Tuesday, December 14, 2004

From 'Tent City' to NATO

By Richard Holbrooke
Tuesday, December 14, 2004; Page A27
washingtonpost.com

There is little doubt that Yushchenko will soon be president. Any attempt by the government to declare his opponent, Prime Minister Viktor Yanukovych, the winner would result in overwhelming demonstrations, national paralysis and, possibly, civil war. But that catastrophic outcome is far less likely than was once feared. Leading political figures and even military officers are defecting daily to Yushchenko, and Yanukovych's strongest supporter, Russian President Vladimir Putin, has been isolated and humiliated. Even President Leonid Kuchma, who ruled with nearly total power for the past 10 years, implicitly acknowledges the inevitability of Yushchenko as he sits in a modest suburban villa, miles from his offices in central Kyiv, which, he says angrily, are "hard to use" at the moment. Nothing symbolizes more clearly the rapid flow of power out of the government's hands.

Yushchenko needs the young, idealistic demonstrators -- their tents brought in by the army, their electricity and heating supplied by Kyiv's mayor, who has deserted the government that appointed him -- to prevent another fraudulent election. The crowds will swell to record numbers if necessary, right after the voting, and stay until he becomes president.

But what then? Is this simply a struggle for power between the two Viktors? Or is it the beginning of a deep, thoroughgoing democratic transformation? And, even more important, is this the moment when Ukraine, after living almost entirely within "the Russian space" for a thousand years, turns toward the West and seeks membership in NATO and then the European Union?

Make no mistake about it: 2004 has been Putin's "annus horribilis," the year in which he "lost" Georgia and Ukraine to anti-Russian popular revolutions, the year of Yukos and the school massacre at Beslan, a year in which, while remaining popular at home, he lost credibility throughout the rest of the world. His objective in Ukraine -- to help the candidate preferred in Moscow -- was entirely rational, but his personal behavior has been puzzling, petulant and self-demeaning. He must now either look for a way to back down quickly and learn to live with Yushchenko or -- if he tries to stir up separatism in Russian-speaking eastern Ukraine or punish Ukraine economically -- risk destroying his relations with much of the West.

Ironically, Putin's heavy-handedness, so reminiscent of the Soviet era, is likely to have an effect opposite to its intent -- and to accelerate Ukraine's quest for NATO and E.U. membership. As one of Yushchenko's closest advisers put it, "After what Putin has already done, how can we afford to risk floating between East and West?"

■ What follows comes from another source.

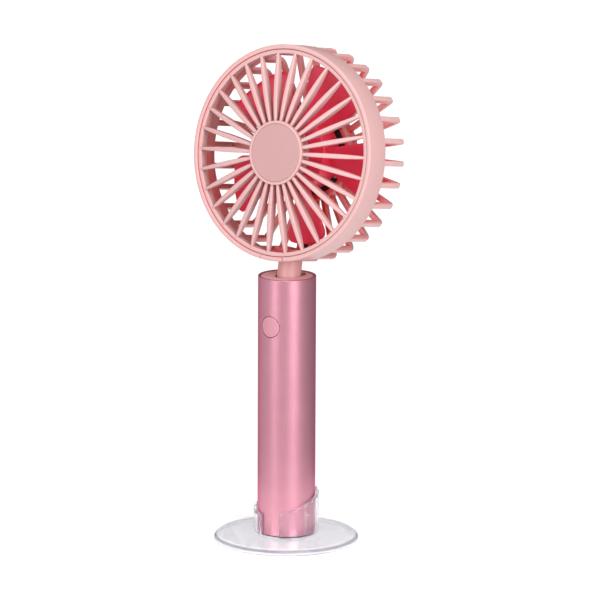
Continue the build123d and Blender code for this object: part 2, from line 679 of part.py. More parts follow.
with BuildPart() as motor_cover:
    with BuildSketch(head_section(0)):
        Polygon(
            (4.2, 0.9),
            (COVER_R - 0.8, 0.9),
            (COVER_R, 0.1),
            (COVER_R, -8.7),
            (COVER_FLANGE_R, -8.7),
            (COVER_FLANGE_R, -9.9),
            (12.25, -9.9),
            (12.25, -0.3),
            (4.2, -0.3),
            align=None,
        )
    revolve(axis=HEAD_AXIS)
    with BuildSketch(HEAD.offset(-10.5)):
        with PolarLocations(COVER_SCREW_R, 3, start_angle=90):
            Circle(1.05)
    extrude(amount=3, mode=Mode.SUBTRACT)
    with BuildSketch(HEAD.offset(-0.5)):
        with PolarLocations(MOTOR_SCREW_R, 2):
            Circle(0.95)
    extrude(amount=2, mode=Mode.SUBTRACT)
save(motor_cover, "motor_cover")

with BuildPart() as cover_screws:
    with Locations(HEAD.offset(-8.68)):
        with PolarLocations(COVER_SCREW_R, 3, start_angle=90):
            add(make_screw(1.7, 1.1, 0.9, 4.6))
save(cover_screws, "cover_screws")

with BuildPart() as motor_screws:
    with Locations(HEAD.offset(0.92)):
        with PolarLocations(MOTOR_SCREW_R, 2):
            add(make_screw(1.5, 0.9, 0.8, 1.9))
save(motor_screws, "motor_screws")

with BuildPart() as motor_can:
    with BuildSketch(head_section(0)):
        Polygon(
            (2.25, 0.8),
            (3.9, 0.8),
            (3.9, MOTOR_FRONT),
            (MOTOR_R - 0.8, MOTOR_FRONT),
            (MOTOR_R, MOTOR_FRONT - 0.8),
            (MOTOR_R, MOTOR_BACK),
            (MOTOR_R - 0.7, MOTOR_BACK),
            (MOTOR_R - 0.7, MOTOR_FRONT - 0.8),
            (2.25, MOTOR_FRONT - 0.8),
            align=None,
        )
    revolve(axis=HEAD_AXIS)
    with BuildSketch(HEAD.offset(-2)):
        with PolarLocations(MOTOR_SCREW_R, 2):
            Circle(0.85)
    extrude(amount=3, mode=Mode.SUBTRACT)
save(motor_can, "motor_can")

with BuildPart() as motor_end_cap:
    with BuildSketch(head_section(0)):
        Polygon(
            (2.25, MOTOR_BACK - 0.8),
            (MOTOR_R - 0.1, MOTOR_BACK - 0.8),
            (MOTOR_R - 0.1, MOTOR_BACK - 0.05),
            (MOTOR_R - 0.75, MOTOR_BACK - 0.05),
            (MOTOR_R - 0.75, MOTOR_BACK + 0.8),
            (2.25, MOTOR_BACK + 0.8),
            align=None,
        )
    revolve(axis=HEAD_AXIS)
save(motor_end_cap, "motor_end_cap")

with BuildPart() as motor_terminals:
    with BuildSketch(HEAD.offset(MOTOR_BACK - 0.75)):
        with Locations((-3, -13.1), (3, -13.1)):
            Rectangle(1.6, 2.1)
    extrude(amount=0.3)
save(motor_terminals, "motor_terminals")

with BuildPart() as motor_bushes:
    with BuildSketch(HEAD.offset(MOTOR_BACK - 0.75)):
        Circle(2.2)
        Circle(SHAFT_R + 0.02, mode=Mode.SUBTRACT)
    extrude(amount=1.5)
    with BuildSketch(HEAD.offset(MOTOR_FRONT - 0.75)):
        Circle(2.2)
        Circle(SHAFT_R + 0.02, mode=Mode.SUBTRACT)
    extrude(amount=1.8)
save(motor_bushes, "motor_bushes")

with BuildPart() as motor_magnets:
    for angle in (20, 200):
        with BuildSketch(head_section(angle)):
            with Locations((10.3, -6.0)):
                Rectangle(2.0, 8.6)
        revolve(axis=HEAD_AXIS, revolution_arc=140)
save(motor_magnets, "motor_magnets")

# --- What spins: shaft, rotor and impeller -----------------------------------

with BuildPart() as motor_shaft:
    with BuildSketch(HEAD.offset(MOTOR_BACK - 0.7)):
        Circle(SHAFT_R)
    extrude(amount=4.0 - MOTOR_BACK + 0.7)
save(motor_shaft, "motor_shaft")

with BuildPart() as rotor_core:
    with BuildSketch(HEAD.offset(-8.6)):
        Circle(8.9)
        with PolarLocations(5.9, 3, start_angle=30):
            Rectangle(6.6, 8.2, mode=Mode.SUBTRACT)
        Circle(SHAFT_R + 0.01, mode=Mode.SUBTRACT)
    extrude(amount=5.2)
save(rotor_core, "rotor_core")

with BuildPart() as rotor_windings:
    with BuildSketch(HEAD.offset(-9.5)):
        with PolarLocations(4.4, 3, start_angle=90):
            Rectangle(2.6, 5.6)
    extrude(amount=0.85)
    with BuildSketch(HEAD.offset(-3.35)):
        with PolarLocations(4.4, 3, start_angle=90):
            Rectangle(2.6, 5.6)
    extrude(amount=0.85)
save(rotor_windings, "rotor_windings")

with BuildPart() as commutator:
    with BuildSketch(HEAD.offset(-11.4)):
        Circle(2.4)
        Circle(SHAFT_R + 0.01, mode=Mode.SUBTRACT)
    extrude(amount=2.7)
save(commutator, "commutator")

# A blade is a strip of a helicoid: the same rise and the same sweep at every radius
with BuildPart() as blade:
    for radius in (BLADE_ROOT_R, 23.0, 30.0, 38.0, 46.0):
        run = radius * radians(BLADE_SWEEP)
        chord = (run**2 + BLADE_RISE**2) ** 0.5
        camber = chord * BLADE_CAMBER
        along_chord = (0, run, BLADE_RISE)
        with BuildSketch(Plane(origin=(radius, 0, BLADE_MID), x_dir=along_chord, z_dir=(1, 0, 0))):
            with BuildLine():
                ThreePointArc((-chord / 2, 0), (0, camber), (chord / 2, 0))
                Line((chord / 2, 0), (chord / 2, -0.5))
                ThreePointArc((chord / 2, -0.5), (0, camber - BLADE_T), (-chord / 2, -0.5))
                Line((-chord / 2, -0.5), (-chord / 2, 0))
            make_face()
    loft(ruled=True)
    with BuildSketch(Plane.XY.offset(-20)):
        Circle(BLADE_TIP_R)
    extrude(amount=40, mode=Mode.INTERSECT)

with BuildPart(HEAD) as impeller:
    with BuildSketch(head_section(0)):
        Polygon(
            (SHAFT_R + 0.01, 1.6),
            (3.2, 1.6),
            (3.2, IMPELLER_HUB_FRONT - 1.4),
            (IMPELLER_HUB_R - 1.4, IMPELLER_HUB_FRONT - 1.4),
            (IMPELLER_HUB_R - 1.4, IMPELLER_HUB_BACK),
            (IMPELLER_HUB_R, IMPELLER_HUB_BACK),
            (IMPELLER_HUB_R, IMPELLER_HUB_FRONT - 1.0),
            (IMPELLER_HUB_R - 1.0, IMPELLER_HUB_FRONT),
            (0, IMPELLER_HUB_FRONT),
            (0, 4.05),
            (SHAFT_R + 0.01, 4.05),
            align=None,
        )
    revolve(axis=HEAD_AXIS)
    with PolarLocations(0, BLADES, start_angle=BLADE_START):
        add(blade.part)
save(impeller, "impeller")

# --- Motor leads: up the neck, round the saddle and along the duct -----------

LEAD_DEPTH = CAGE_BACK + 1.4

with BuildPart() as motor_leads:
    for lead_x in (-LEAD_X, LEAD_X):
        with BuildLine(head_section(-90)):
            lead_path = FilletPolyline(
                (NECK_REACH - 3.0, 0),
                (-DUCT_TOP - 0.85, 0),
                (-DUCT_TOP - 0.85, LEAD_DEPTH),
                (MOTOR_R + 3.7, LEAD_DEPTH),
                radius=1.2,
            )
        lead_path = lead_path.moved(Location((lead_x, 0, 0)))
        with BuildSketch(Plane(origin=lead_path @ 0, z_dir=lead_path % 0)):
            Circle(LEAD_R)
        sweep(path=lead_path)
save(motor_leads, "motor_leads")
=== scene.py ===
import json
from math import cos, pi, radians, sin

import bpy
from mathutils import Matrix, Vector


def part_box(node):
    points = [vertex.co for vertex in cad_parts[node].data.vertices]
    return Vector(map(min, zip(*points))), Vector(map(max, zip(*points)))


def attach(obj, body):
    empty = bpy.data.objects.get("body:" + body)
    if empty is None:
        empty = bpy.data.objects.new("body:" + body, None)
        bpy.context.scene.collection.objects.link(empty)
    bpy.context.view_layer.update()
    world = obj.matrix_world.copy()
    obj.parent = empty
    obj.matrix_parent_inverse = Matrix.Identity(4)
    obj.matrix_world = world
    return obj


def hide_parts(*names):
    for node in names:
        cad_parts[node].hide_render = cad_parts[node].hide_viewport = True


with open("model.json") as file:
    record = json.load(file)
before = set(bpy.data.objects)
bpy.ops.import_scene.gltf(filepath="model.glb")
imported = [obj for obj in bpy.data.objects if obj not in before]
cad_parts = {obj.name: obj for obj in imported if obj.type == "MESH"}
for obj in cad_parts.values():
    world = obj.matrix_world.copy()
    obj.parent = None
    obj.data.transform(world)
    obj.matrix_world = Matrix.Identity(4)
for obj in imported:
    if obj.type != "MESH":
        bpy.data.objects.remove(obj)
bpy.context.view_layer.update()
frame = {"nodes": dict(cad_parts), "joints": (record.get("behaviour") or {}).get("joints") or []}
nodes = frame["nodes"]

# --- Desk stand --------------------------------------------------------------
# One injection-moulded piece of clear acrylic: a disc with a rolled rim and a
# slit sleeve that springs open to grip the handle. It is polished all over,
# with a lavender tint, a few hairline scuffs and painted shade along the rim.


class Tone:
    """An output socket of a finish's node tree, used in sums like a number."""

    def __init__(self, finish, socket):
        self.finish = finish
        self.socket = socket

    def math(self, operation, first, second=0.0):
        settings = {"operation": operation}
        return self.finish.node("ShaderNodeMath", settings, {0: first, 1: second})

    def __add__(self, other):
        return self.math("ADD", self, other)

    def __radd__(self, other):
        return self.math("ADD", other, self)

    def __sub__(self, other):
        return self.math("SUBTRACT", self, other)

    def __rsub__(self, other):
        return self.math("SUBTRACT", other, self)

    def __mul__(self, other):
        return self.math("MULTIPLY", self, other)

    def __rmul__(self, other):
        return self.math("MULTIPLY", other, self)

    def __abs__(self):
        return self.math("ABSOLUTE", self)


def socket_name(word):
    return "IOR" if word == "ior" else word.replace("_", " ").title()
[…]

Because of the complexity of integrating the economies, and the concerns the European Union has over the speed at which it is growing, full E.U. membership is probably a decade away. Putin can live with that. But NATO is a more serious matter, even if the alliance is a long way past its anti-Soviet origins.

Russia will, of course, object, as it did to the earlier rounds of NATO enlargement -- especially to Poland. But not one of the fears and predictions of disaster that came from many learned commentators and wise men in the United States turned out to be true after Poland, Hungary and the Czech Republic entered NATO in 1999. Ditto more recently when the Baltic states and seven more Central European countries joined. So why not Ukraine?

From the U.S. point of view, it makes sense. NATO virtually defines our core zone of security in half the world, and danger lurks to the south and east. Ukraine, as part of the greatest peacetime military alliance in history (it already has 1,600 troops in Iraq), gives added comfort and stability to the eastern tier of NATO nations.

But there will be hesitation in some capitals, especially Berlin. It will require strong sponsorship by Washington, assisted vigorously by Warsaw -- and speed is important. President Bush will have to recognize that he has gotten little for his four-year affair with Putin, and that we cannot let Ukraine's security be determined in Moscow.

Yushchenko (and his Ukrainian American wife) will seek an official invitation to Washington soon after he takes power. Once there, he should be told that the United States will lead the effort for a road map that would formally begin at the December 2005 NATO ministerial meeting and end, if all goes well, about two years later.

All this must be done so that Moscow does not view another NATO enlargement as a zero-sum game for Russia. Ukraine must find other ways to create a constructive relationship with its giant neighbor; an omni-directional foreign and economic policy is the only way for it to go.

The path of NATO enlargement, so thorny and mysterious when we embarked on it in 1994-95, is now well understood. It has paid off handsomely for U.S. and European security and for its new members -- and it has not destroyed relations with Moscow. It may seem a long way from the "tent city" in Kyiv to NATO, but because of those idealistic young demonstrators, the trip has begun. The logic of the situation is turning the once-unthinkable into the inexorable.

The writer, a former ambassador to the United Nations, is beginning a monthly column for The Post.